• _Requirements_: Using the listing below, copy exactly the lines from the one containing "EYELET_ROWS.forEach((row, k) =>" to the one containing "imported = [obj", both lines included, and no others.

#### Entries shown ####

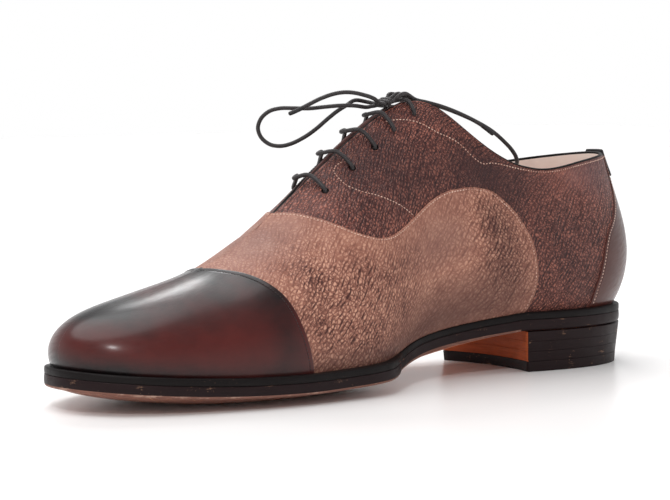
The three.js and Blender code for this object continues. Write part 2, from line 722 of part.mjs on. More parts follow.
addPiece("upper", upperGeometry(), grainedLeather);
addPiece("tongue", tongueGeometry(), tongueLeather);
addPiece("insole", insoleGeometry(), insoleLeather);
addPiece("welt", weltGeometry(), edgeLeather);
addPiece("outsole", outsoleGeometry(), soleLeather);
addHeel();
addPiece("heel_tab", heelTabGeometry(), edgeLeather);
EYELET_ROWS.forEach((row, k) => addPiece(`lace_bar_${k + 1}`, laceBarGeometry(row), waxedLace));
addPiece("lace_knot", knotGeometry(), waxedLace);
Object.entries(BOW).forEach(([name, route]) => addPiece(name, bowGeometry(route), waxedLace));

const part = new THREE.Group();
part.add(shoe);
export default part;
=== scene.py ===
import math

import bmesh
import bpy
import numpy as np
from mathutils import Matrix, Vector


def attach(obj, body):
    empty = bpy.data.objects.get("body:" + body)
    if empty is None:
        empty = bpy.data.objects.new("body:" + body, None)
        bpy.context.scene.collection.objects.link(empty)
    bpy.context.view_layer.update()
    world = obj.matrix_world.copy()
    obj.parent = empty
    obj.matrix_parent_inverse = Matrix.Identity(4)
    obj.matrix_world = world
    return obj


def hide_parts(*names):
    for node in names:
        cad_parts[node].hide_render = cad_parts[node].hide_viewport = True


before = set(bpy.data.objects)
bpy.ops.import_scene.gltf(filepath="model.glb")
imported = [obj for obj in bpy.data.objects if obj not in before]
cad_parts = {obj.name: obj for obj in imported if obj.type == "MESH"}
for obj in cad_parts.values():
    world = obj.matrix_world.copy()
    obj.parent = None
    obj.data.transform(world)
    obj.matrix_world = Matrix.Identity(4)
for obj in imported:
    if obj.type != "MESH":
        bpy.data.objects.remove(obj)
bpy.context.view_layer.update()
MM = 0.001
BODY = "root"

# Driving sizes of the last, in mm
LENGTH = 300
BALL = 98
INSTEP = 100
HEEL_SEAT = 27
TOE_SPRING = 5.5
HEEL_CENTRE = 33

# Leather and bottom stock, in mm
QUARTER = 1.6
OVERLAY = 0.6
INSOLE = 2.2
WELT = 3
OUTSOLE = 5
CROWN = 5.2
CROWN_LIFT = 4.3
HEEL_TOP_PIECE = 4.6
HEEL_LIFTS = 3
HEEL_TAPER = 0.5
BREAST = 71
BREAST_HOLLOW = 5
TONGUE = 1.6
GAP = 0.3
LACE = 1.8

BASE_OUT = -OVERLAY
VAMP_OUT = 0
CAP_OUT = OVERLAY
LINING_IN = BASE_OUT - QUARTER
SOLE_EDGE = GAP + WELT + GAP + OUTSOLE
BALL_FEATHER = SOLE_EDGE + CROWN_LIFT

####
#### Entries shown ####

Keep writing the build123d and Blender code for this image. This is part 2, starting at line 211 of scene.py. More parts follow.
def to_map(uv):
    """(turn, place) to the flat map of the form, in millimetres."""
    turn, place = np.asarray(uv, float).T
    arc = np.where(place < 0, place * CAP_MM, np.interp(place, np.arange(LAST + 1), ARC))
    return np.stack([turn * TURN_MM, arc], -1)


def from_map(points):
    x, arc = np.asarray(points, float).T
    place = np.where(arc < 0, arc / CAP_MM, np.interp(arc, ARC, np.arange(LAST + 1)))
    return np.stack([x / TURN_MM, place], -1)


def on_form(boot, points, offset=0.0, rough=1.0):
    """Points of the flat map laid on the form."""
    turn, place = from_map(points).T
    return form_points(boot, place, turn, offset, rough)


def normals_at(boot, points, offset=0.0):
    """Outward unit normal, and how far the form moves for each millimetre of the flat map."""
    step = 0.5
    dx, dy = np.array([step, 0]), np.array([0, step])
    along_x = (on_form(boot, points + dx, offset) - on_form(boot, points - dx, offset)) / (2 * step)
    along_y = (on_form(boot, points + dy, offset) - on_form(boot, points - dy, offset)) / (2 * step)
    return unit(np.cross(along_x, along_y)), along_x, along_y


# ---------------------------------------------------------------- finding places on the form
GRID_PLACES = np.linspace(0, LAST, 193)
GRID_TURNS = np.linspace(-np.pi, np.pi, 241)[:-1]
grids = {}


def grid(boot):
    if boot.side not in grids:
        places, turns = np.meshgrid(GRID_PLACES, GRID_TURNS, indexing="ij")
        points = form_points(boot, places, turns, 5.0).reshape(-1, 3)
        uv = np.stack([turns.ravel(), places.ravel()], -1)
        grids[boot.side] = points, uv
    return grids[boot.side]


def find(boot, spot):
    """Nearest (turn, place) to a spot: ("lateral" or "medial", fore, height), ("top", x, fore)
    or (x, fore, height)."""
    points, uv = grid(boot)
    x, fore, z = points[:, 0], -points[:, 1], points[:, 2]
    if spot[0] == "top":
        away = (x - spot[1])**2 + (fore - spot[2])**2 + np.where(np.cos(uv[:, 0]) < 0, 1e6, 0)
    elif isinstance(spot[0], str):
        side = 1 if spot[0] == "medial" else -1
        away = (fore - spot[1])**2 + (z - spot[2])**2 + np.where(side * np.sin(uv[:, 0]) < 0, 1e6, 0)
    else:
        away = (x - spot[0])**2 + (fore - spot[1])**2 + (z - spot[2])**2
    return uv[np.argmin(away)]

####
#### Entries shown ####

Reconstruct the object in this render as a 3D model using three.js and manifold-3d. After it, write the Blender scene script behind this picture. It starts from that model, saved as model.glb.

####

• _Response below_:
EYELET_ROWS.forEach((row, k) => addPiece(`lace_bar_${k + 1}`, laceBarGeometry(row), waxedLace));
addPiece("lace_knot", knotGeometry(), waxedLace);
Object.entries(BOW).forEach(([name, route]) => addPiece(name, bowGeometry(route), waxedLace));

const part = new THREE.Group();
part.add(shoe);
export default part;
=== scene.py ===
import math

import bmesh
import bpy
import numpy as np
from mathutils import Matrix, Vector


def attach(obj, body):
    empty = bpy.data.objects.get("body:" + body)
    if empty is None:
        empty = bpy.data.objects.new("body:" + body, None)
        bpy.context.scene.collection.objects.link(empty)
    bpy.context.view_layer.update()
    world = obj.matrix_world.copy()
    obj.parent = empty
    obj.matrix_parent_inverse = Matrix.Identity(4)
    obj.matrix_world = world
    return obj


def hide_parts(*names):
    for node in names:
        cad_parts[node].hide_render = cad_parts[node].hide_viewport = True


before = set(bpy.data.objects)
bpy.ops.import_scene.gltf(filepath="model.glb")
imported = [obj for obj in bpy.data.objects if obj not in before]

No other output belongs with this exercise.